-- Begin SOURCE EXCERPT --

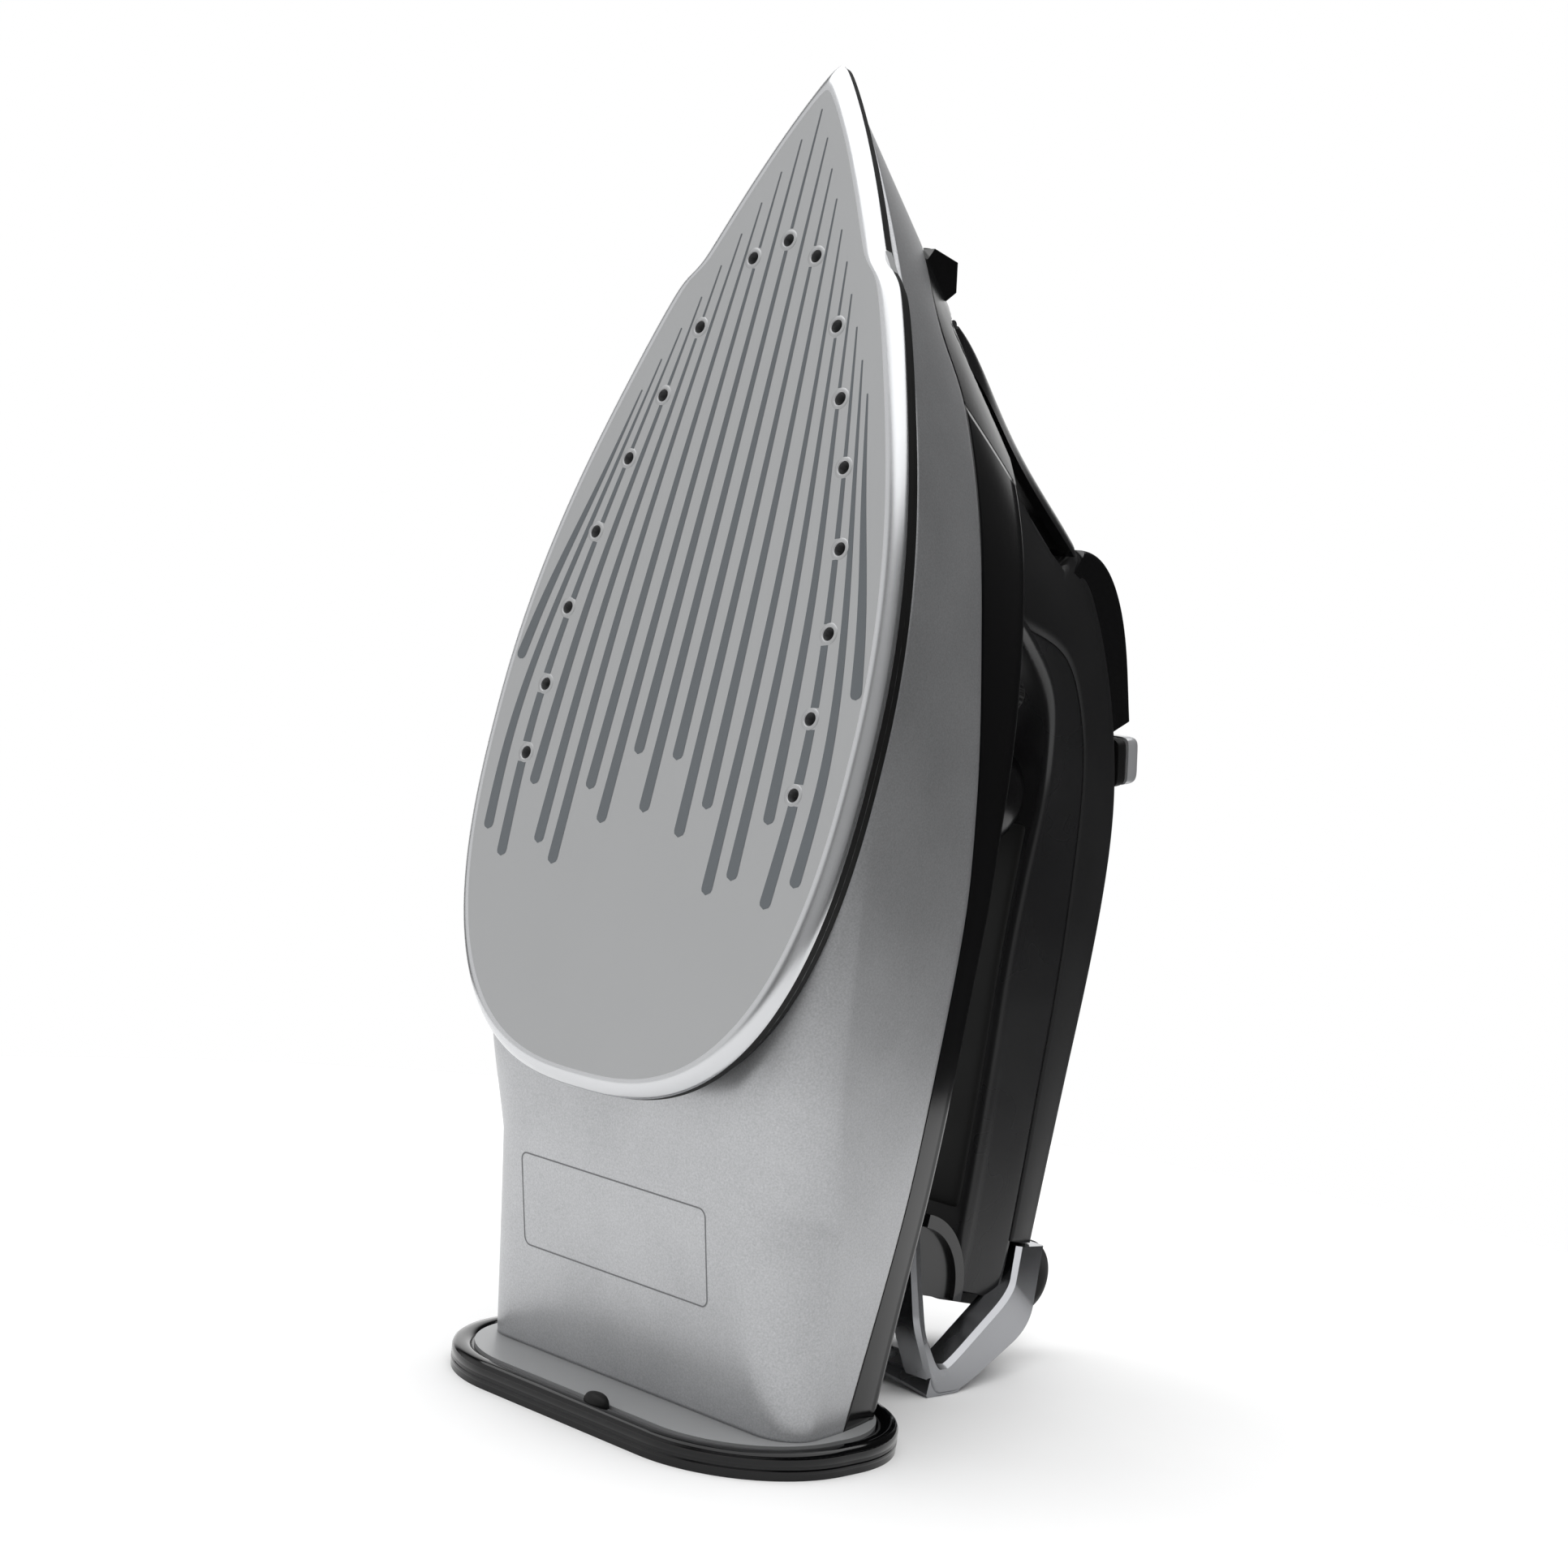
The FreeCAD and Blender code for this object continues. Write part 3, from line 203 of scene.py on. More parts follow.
# dark grey gloss: a shade lighter and softer than the band, so the nose reads as its own moulding
noseAbs = finish("darkGreyMouldedAbs", "#161617", "#121213", 0.2, 0.04, 1.4, 0.002, IOR=1.54)
# fine spark-eroded grain: a dull dark grey that spreads every highlight
mattNylon = finish("sparkErodedNylon", "#1b1b1c", "#171718", 0.5, 0.05, 0.35, 0.01, IOR=1.53,
                   Specular_IOR_Level=0.35)
# half gloss black: highlights with soft ends
softGloss = finish("semiGlossMouldedAbs", "#0f0f10", "#0b0b0c", 0.24, 0.04, 1.2, 0.002, IOR=1.54)
# polished black: small bright glints on the rounded edges of the keys
keyAbs = finish("polishedMouldedAbs", "#101011", "#0c0c0d", 0.14, 0.03, 1.6, 0.002, IOR=1.54)
# soft-touch coat: almost no highlight, the darkest surface of the handle
gripRubber = finish("softTouchElastomer", "#0c0c0c", "#080808", 0.68, 0.05, 0.3, 0.02, IOR=1.5)
# filled nylon: dry, slightly mottled black
heatNylon = finish("glassFilledNylon", "#0e0e0e", "#0a0a0a", 0.6, 0.05, 0.4, 0.005, IOR=1.53,
                   Specular_IOR_Level=0.25)
# piano black: mirror-like edge highlights on deep black
smokeAbs = finish("pianoBlackMouldedPolycarbonate", "#060607", "#030304", 0.09, 0.02, 2.0, 0.001, IOR=1.58,
                  Specular_IOR_Level=0.3)
# moulded rubber: dull black with a faint leathery grain
cordRubber = finish("mouldedCordRubber", "#0a0a0a", "#060606", 0.6, 0.05, 0.35, 0.02, IOR=1.5)
# natural moulding: plain dull grey, seen only inside
innerPlastic = finish("naturalMouldedPolypropylene", "#3a3a3c", "#303032", 0.5, 0.05, 0.5, 0.01, IOR=1.49)
# smoked clear moulding: glossy blue grey, seen only inside
tankPlastic = finish("clearSmokedStyreneAcrylic", "#5a6066", "#4c5258", 0.12, 0.03, 1.5, 0.001, IOR=1.57)
# pressed silicone: dull brick red, seen only inside
siliconeRed = finish("pressedSilicone", "#7a2a1c", "#6a2216", 0.6, 0.04, 0.5, 0.01, IOR=1.41)
# amber lens: saturated and glossy
lensAmber = finish("amberMouldedAcrylic", "#c8551a", "#b04410", 0.15, 0.03, 1.5, 0.001, IOR=1.49)
# die-cast skin: dark mottled metal with a rough sparkle
castAlloy = finish("dieCastAluminium", "#4c4c4e", "#38383a", 0.55, 0.06, 0.6, 0.03, Metallic=0.9)
# zinc plate: cool, even metal with blurred reflections
platedSteel = finish("zincPlatedSteel", "#a5a6a8", "#8f9092", 0.34, 0.05, 0.5, 0.01, Metallic=1.0)
# heat tint: straw to violet metal in patches
heatedSteel = finish("heatTintedSteel", "#8a7a66", "#6c6870", 0.36, 0.06, 0.5, 0.01, Metallic=1.0)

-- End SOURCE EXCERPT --

◆ **CHALLENGE**: Write the data out again in full and exactly.

◆ **PROBLEM SOLUTION**:
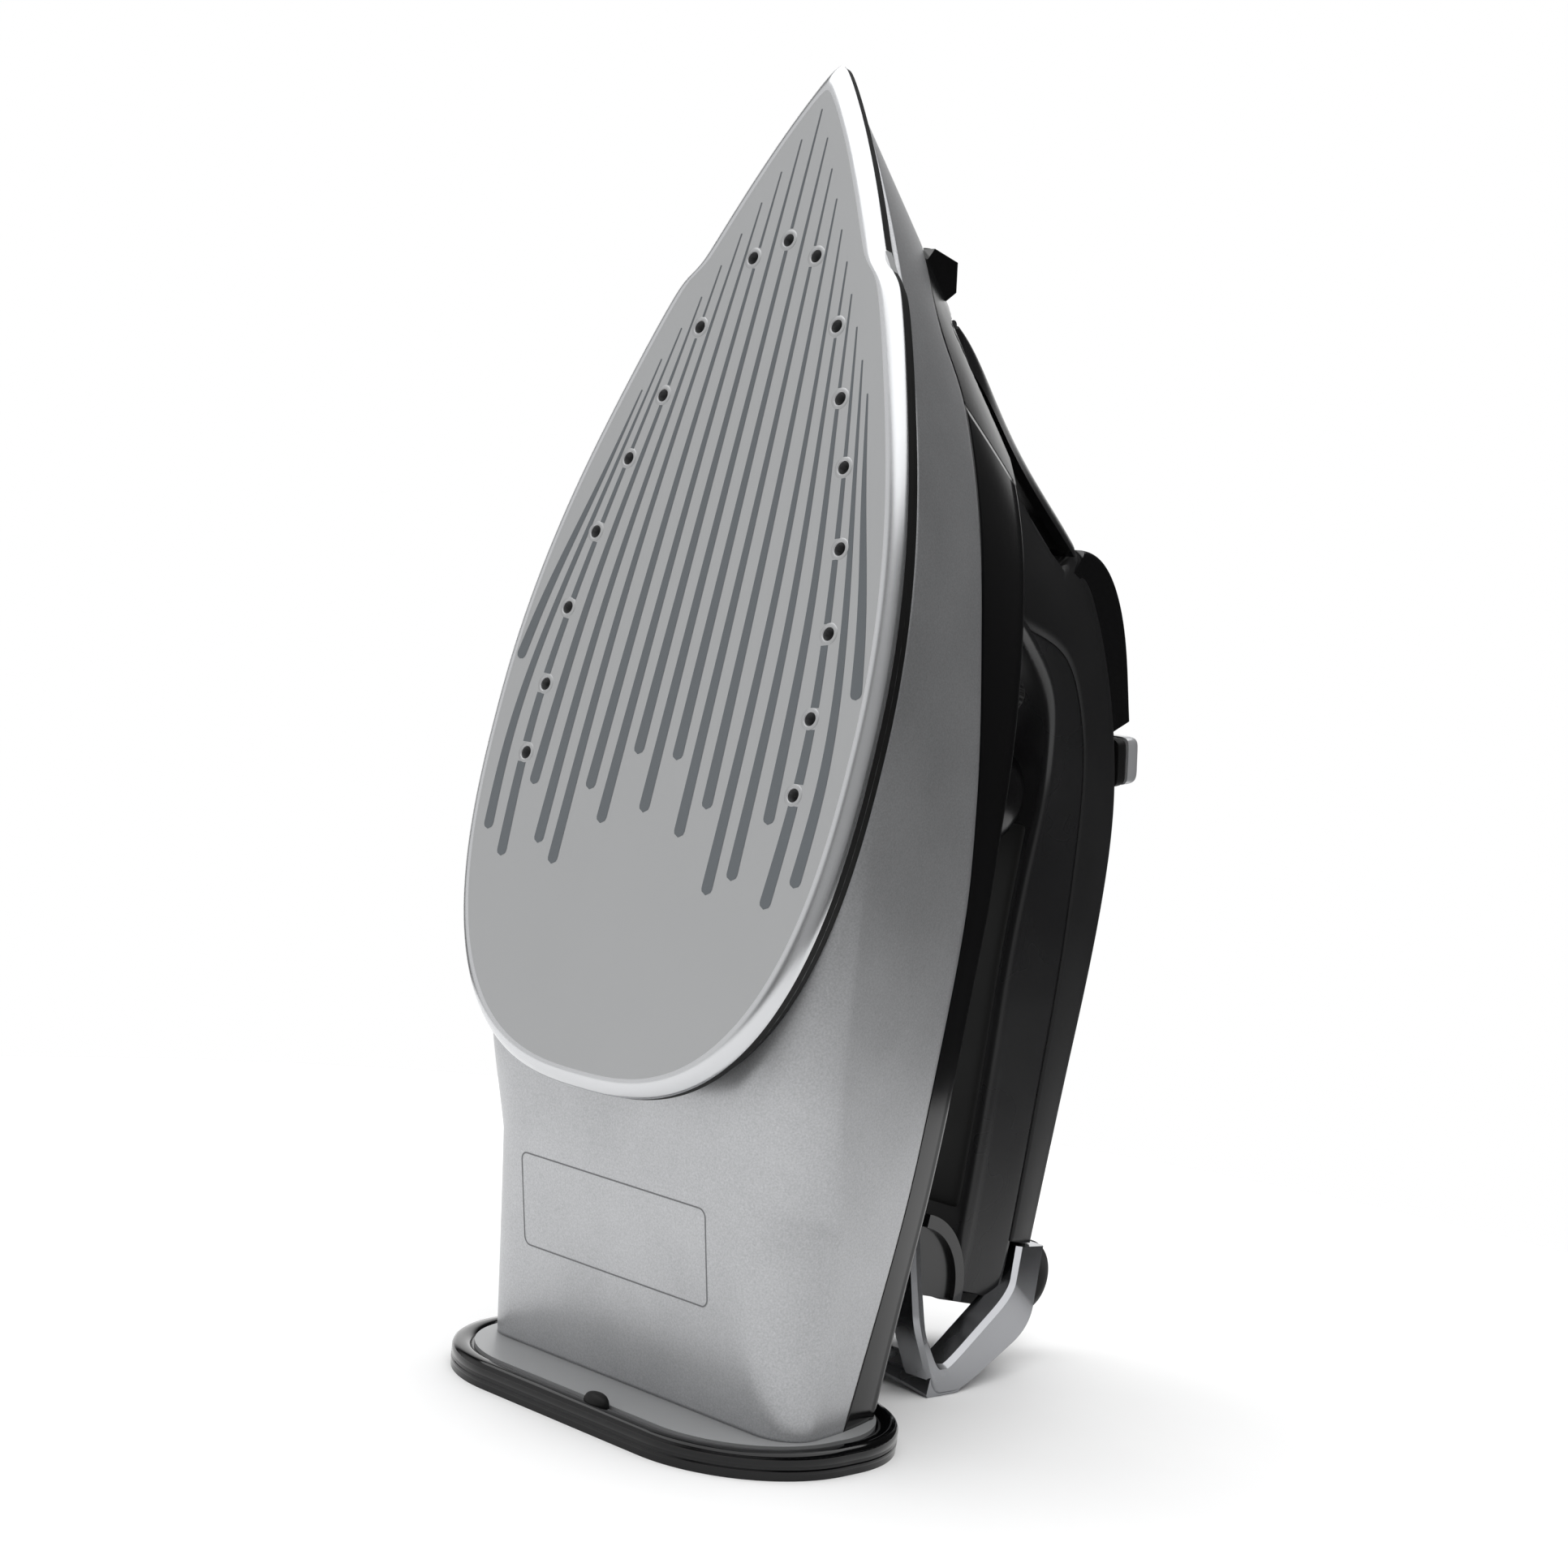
The FreeCAD and Blender code for this object continues. Write part 3, from line 203 of scene.py on. More parts follow.
# dark grey gloss: a shade lighter and softer than the band, so the nose reads as its own moulding
noseAbs = finish("darkGreyMouldedAbs", "#161617", "#121213", 0.2, 0.04, 1.4, 0.002, IOR=1.54)
# fine spark-eroded grain: a dull dark grey that spreads every highlight
mattNylon = finish("sparkErodedNylon", "#1b1b1c", "#171718", 0.5, 0.05, 0.35, 0.01, IOR=1.53,
                   Specular_IOR_Level=0.35)
# half gloss black: highlights with soft ends
softGloss = finish("semiGlossMouldedAbs", "#0f0f10", "#0b0b0c", 0.24, 0.04, 1.2, 0.002, IOR=1.54)
# polished black: small bright glints on the rounded edges of the keys
keyAbs = finish("polishedMouldedAbs", "#101011", "#0c0c0d", 0.14, 0.03, 1.6, 0.002, IOR=1.54)
# soft-touch coat: almost no highlight, the darkest surface of the handle
gripRubber = finish("softTouchElastomer", "#0c0c0c", "#080808", 0.68, 0.05, 0.3, 0.02, IOR=1.5)
# filled nylon: dry, slightly mottled black
heatNylon = finish("glassFilledNylon", "#0e0e0e", "#0a0a0a", 0.6, 0.05, 0.4, 0.005, IOR=1.53,
                   Specular_IOR_Level=0.25)
# piano black: mirror-like edge highlights on deep black
smokeAbs = finish("pianoBlackMouldedPolycarbonate", "#060607", "#030304", 0.09, 0.02, 2.0, 0.001, IOR=1.58,
                  Specular_IOR_Level=0.3)
# moulded rubber: dull black with a faint leathery grain
cordRubber = finish("mouldedCordRubber", "#0a0a0a", "#060606", 0.6, 0.05, 0.35, 0.02, IOR=1.5)
# natural moulding: plain dull grey, seen only inside
innerPlastic = finish("naturalMouldedPolypropylene", "#3a3a3c", "#303032", 0.5, 0.05, 0.5, 0.01, IOR=1.49)
# smoked clear moulding: glossy blue grey, seen only inside
tankPlastic = finish("clearSmokedStyreneAcrylic", "#5a6066", "#4c5258", 0.12, 0.03, 1.5, 0.001, IOR=1.57)
# pressed silicone: dull brick red, seen only inside
siliconeRed = finish("pressedSilicone", "#7a2a1c", "#6a2216", 0.6, 0.04, 0.5, 0.01, IOR=1.41)
# amber lens: saturated and glossy
lensAmber = finish("amberMouldedAcrylic", "#c8551a", "#b04410", 0.15, 0.03, 1.5, 0.001, IOR=1.49)
# die-cast skin: dark mottled metal with a rough sparkle
castAlloy = finish("dieCastAluminium", "#4c4c4e", "#38383a", 0.55, 0.06, 0.6, 0.03, Metallic=0.9)
# zinc plate: cool, even metal with blurred reflections
platedSteel = finish("zincPlatedSteel", "#a5a6a8", "#8f9092", 0.34, 0.05, 0.5, 0.01, Metallic=1.0)
# heat tint: straw to violet metal in patches
heatedSteel = finish("heatTintedSteel", "#8a7a66", "#6c6870", 0.36, 0.06, 0.5, 0.01, Metallic=1.0)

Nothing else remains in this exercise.